* Start DATA TO PROCESS *

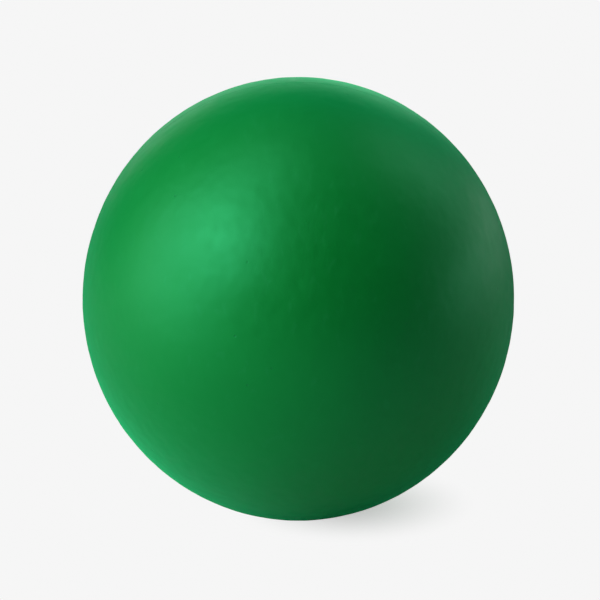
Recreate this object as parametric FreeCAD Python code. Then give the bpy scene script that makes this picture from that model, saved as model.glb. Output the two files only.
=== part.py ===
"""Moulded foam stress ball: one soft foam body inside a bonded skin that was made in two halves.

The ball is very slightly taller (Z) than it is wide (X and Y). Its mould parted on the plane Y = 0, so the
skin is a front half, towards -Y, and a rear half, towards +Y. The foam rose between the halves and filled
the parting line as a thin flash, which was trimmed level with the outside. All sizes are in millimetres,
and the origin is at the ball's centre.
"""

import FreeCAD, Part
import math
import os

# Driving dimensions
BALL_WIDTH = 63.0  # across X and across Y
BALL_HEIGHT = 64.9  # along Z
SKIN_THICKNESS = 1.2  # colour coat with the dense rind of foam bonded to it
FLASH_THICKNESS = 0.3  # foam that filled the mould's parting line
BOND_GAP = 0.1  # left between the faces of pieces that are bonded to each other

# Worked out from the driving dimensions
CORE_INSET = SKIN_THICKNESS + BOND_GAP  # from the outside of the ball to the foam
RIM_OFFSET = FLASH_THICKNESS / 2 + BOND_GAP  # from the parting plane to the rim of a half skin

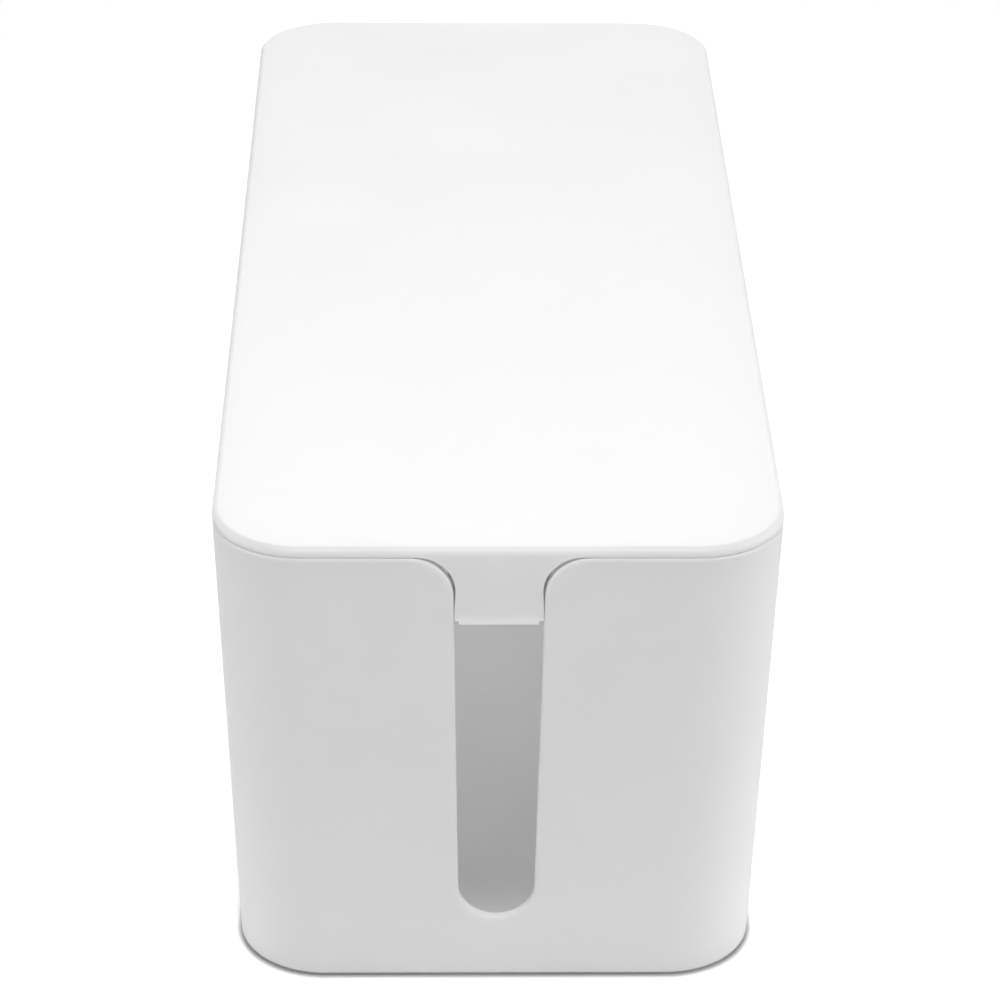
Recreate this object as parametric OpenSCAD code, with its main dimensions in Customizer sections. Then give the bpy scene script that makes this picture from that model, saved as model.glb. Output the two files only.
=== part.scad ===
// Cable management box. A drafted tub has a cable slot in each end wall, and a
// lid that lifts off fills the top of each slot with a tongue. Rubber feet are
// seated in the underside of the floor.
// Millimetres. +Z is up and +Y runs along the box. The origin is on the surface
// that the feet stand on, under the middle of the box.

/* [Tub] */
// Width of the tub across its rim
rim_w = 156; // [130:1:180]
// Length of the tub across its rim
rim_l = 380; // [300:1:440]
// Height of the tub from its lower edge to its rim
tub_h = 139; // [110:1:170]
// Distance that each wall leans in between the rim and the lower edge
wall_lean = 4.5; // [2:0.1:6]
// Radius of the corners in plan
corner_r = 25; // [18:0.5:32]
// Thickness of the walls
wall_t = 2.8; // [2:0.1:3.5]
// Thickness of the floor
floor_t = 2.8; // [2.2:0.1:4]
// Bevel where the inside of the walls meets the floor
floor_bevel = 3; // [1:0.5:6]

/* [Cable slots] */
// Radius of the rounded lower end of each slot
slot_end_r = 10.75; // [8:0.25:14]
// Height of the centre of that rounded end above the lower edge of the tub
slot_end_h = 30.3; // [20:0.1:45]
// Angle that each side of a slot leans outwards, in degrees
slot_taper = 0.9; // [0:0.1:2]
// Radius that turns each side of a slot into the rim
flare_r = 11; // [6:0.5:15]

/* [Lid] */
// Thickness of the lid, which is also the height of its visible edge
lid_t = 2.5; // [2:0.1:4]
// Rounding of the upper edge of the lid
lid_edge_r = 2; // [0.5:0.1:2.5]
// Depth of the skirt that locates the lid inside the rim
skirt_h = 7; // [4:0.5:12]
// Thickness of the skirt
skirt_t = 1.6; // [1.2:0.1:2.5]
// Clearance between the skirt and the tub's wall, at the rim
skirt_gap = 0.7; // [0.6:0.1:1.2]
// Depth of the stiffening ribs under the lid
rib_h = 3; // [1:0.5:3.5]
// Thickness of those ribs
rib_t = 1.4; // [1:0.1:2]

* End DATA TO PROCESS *

* **GOAL**
Look above for the line that contains "Recreate this object as parametric OpenSCAD". Starting there, transcribe every line exactly until you have copied the line that contains "flare_r = 11; // [6:0.5:15]".

* **THE RESPONSE**
Recreate this object as parametric OpenSCAD code, with its main dimensions in Customizer sections. Then give the bpy scene script that makes this picture from that model, saved as model.glb. Output the two files only.
=== part.scad ===
// Cable management box. A drafted tub has a cable slot in each end wall, and a
// lid that lifts off fills the top of each slot with a tongue. Rubber feet are
// seated in the underside of the floor.
// Millimetres. +Z is up and +Y runs along the box. The origin is on the surface
// that the feet stand on, under the middle of the box.

/* [Tub] */
// Width of the tub across its rim
rim_w = 156; // [130:1:180]
// Length of the tub across its rim
rim_l = 380; // [300:1:440]
// Height of the tub from its lower edge to its rim
tub_h = 139; // [110:1:170]
// Distance that each wall leans in between the rim and the lower edge
wall_lean = 4.5; // [2:0.1:6]
// Radius of the corners in plan
corner_r = 25; // [18:0.5:32]
// Thickness of the walls
wall_t = 2.8; // [2:0.1:3.5]
// Thickness of the floor
floor_t = 2.8; // [2.2:0.1:4]
// Bevel where the inside of the walls meets the floor
floor_bevel = 3; // [1:0.5:6]

/* [Cable slots] */
// Radius of the rounded lower end of each slot
slot_end_r = 10.75; // [8:0.25:14]
// Height of the centre of that rounded end above the lower edge of the tub
slot_end_h = 30.3; // [20:0.1:45]
// Angle that each side of a slot leans outwards, in degrees
slot_taper = 0.9; // [0:0.1:2]
// Radius that turns each side of a slot into the rim
flare_r = 11; // [6:0.5:15]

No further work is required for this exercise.